> **The task**
Extract each line where the string "materials" shows up.

> **Data block**
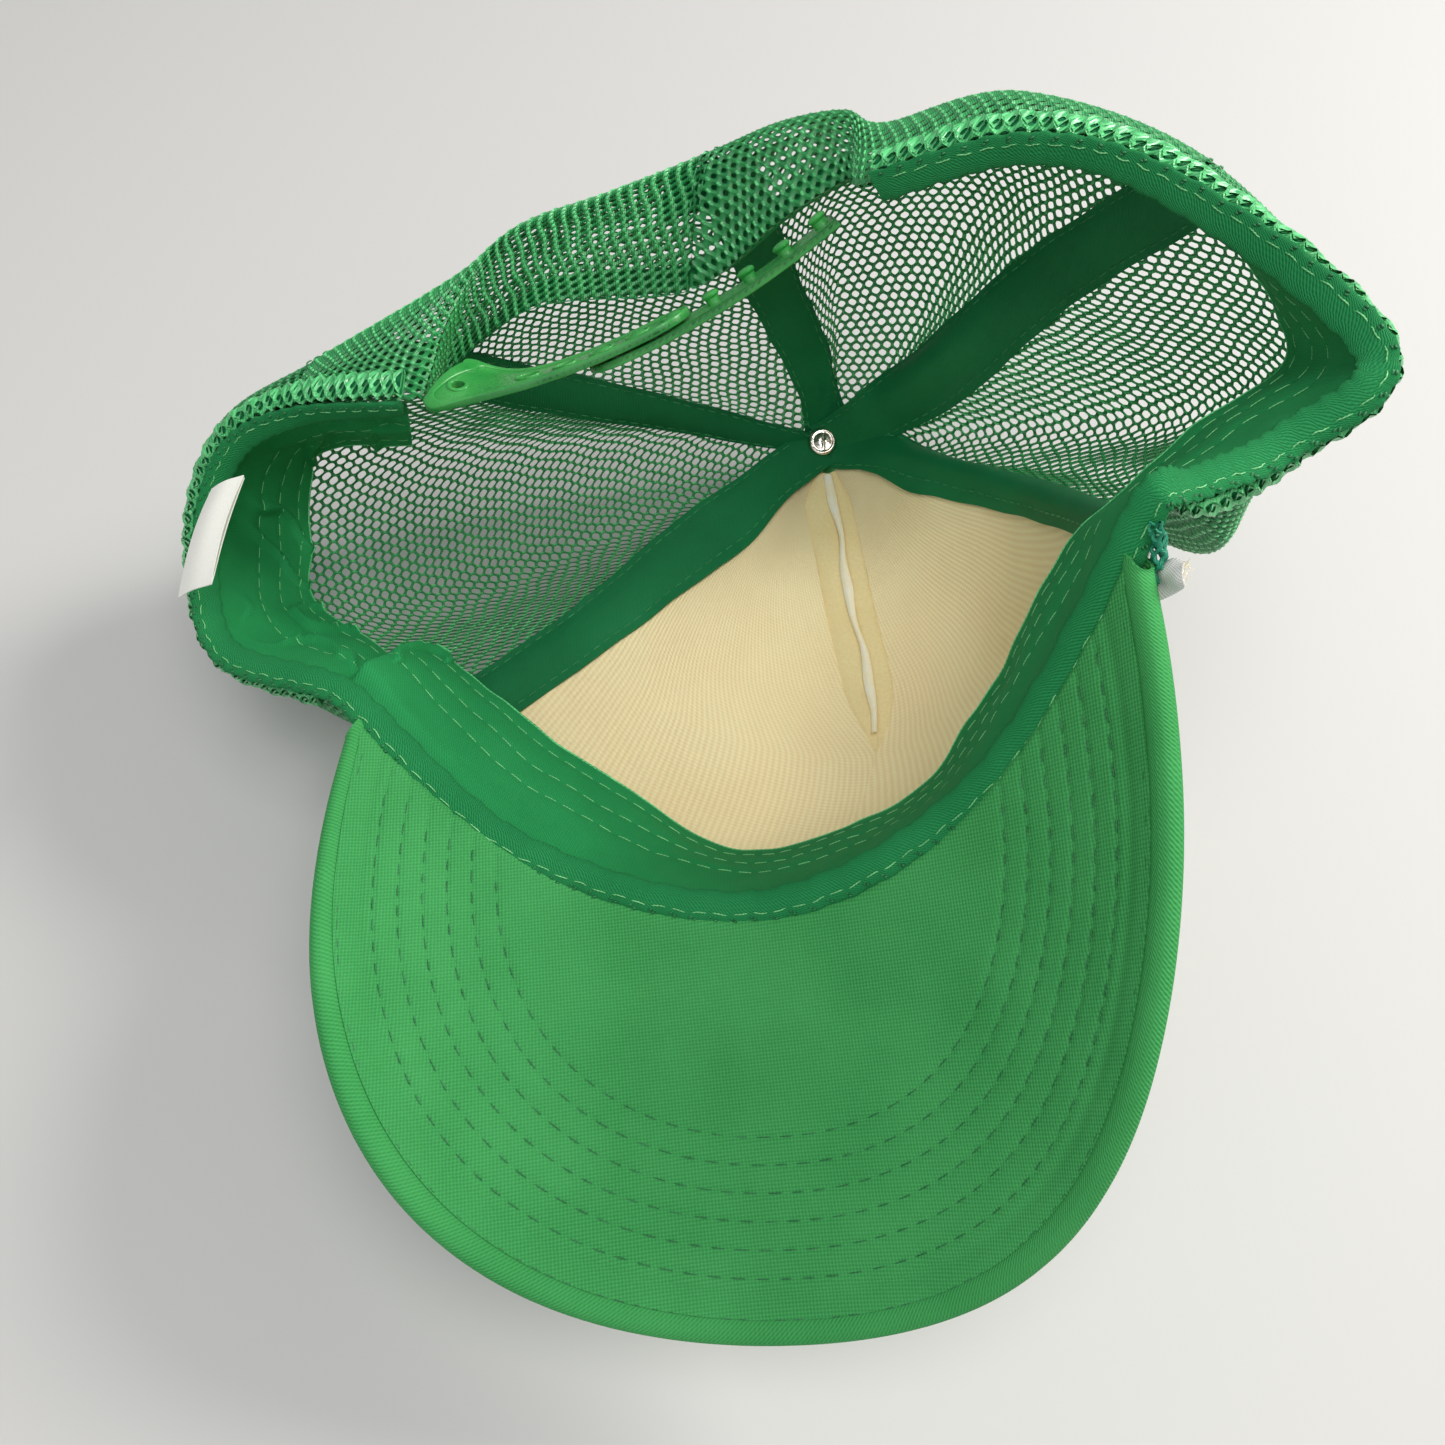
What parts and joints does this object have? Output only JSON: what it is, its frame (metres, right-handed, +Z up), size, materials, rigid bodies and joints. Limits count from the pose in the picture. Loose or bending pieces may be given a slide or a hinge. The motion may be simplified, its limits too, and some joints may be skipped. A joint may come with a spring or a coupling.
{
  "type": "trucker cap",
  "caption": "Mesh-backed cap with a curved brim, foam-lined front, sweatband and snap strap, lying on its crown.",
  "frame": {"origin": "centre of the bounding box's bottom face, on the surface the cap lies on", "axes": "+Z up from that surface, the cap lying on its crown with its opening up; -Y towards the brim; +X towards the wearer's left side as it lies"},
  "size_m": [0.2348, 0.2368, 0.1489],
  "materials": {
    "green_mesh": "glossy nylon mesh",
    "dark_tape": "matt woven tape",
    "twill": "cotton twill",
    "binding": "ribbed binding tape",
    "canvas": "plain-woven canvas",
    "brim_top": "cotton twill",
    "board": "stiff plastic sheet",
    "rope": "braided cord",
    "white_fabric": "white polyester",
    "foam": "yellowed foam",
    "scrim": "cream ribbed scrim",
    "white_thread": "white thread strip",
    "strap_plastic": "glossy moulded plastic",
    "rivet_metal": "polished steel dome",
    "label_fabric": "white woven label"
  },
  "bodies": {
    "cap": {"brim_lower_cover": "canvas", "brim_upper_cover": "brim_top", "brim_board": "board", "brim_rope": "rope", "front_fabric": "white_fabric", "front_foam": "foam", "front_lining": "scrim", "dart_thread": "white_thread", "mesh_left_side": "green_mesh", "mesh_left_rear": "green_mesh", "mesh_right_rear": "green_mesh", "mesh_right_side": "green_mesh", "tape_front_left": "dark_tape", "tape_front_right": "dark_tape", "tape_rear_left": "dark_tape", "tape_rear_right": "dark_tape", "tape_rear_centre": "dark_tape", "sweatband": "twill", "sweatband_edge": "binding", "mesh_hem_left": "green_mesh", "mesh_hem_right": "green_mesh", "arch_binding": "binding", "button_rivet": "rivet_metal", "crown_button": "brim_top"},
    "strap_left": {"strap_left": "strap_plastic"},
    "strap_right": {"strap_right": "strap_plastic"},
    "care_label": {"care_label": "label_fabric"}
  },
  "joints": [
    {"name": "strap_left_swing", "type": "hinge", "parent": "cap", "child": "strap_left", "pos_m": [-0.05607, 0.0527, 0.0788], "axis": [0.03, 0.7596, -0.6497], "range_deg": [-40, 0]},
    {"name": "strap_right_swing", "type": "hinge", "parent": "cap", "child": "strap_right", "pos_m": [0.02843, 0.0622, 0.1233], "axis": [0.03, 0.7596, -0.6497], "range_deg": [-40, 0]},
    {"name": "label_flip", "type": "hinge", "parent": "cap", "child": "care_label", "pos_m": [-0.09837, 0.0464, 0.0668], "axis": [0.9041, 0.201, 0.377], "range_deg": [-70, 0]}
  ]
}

> **Result for this exercise**
What parts and joints does this object have? Output only JSON: what it is, its frame (metres, right-handed, +Z up), size, materials, rigid bodies and joints. Limits count from the pose in the picture. Loose or bending pieces may be given a slide or a hinge. The motion may be simplified, its limits too, and some joints may be skipped. A joint may come with a spring or a coupling.
  "materials": {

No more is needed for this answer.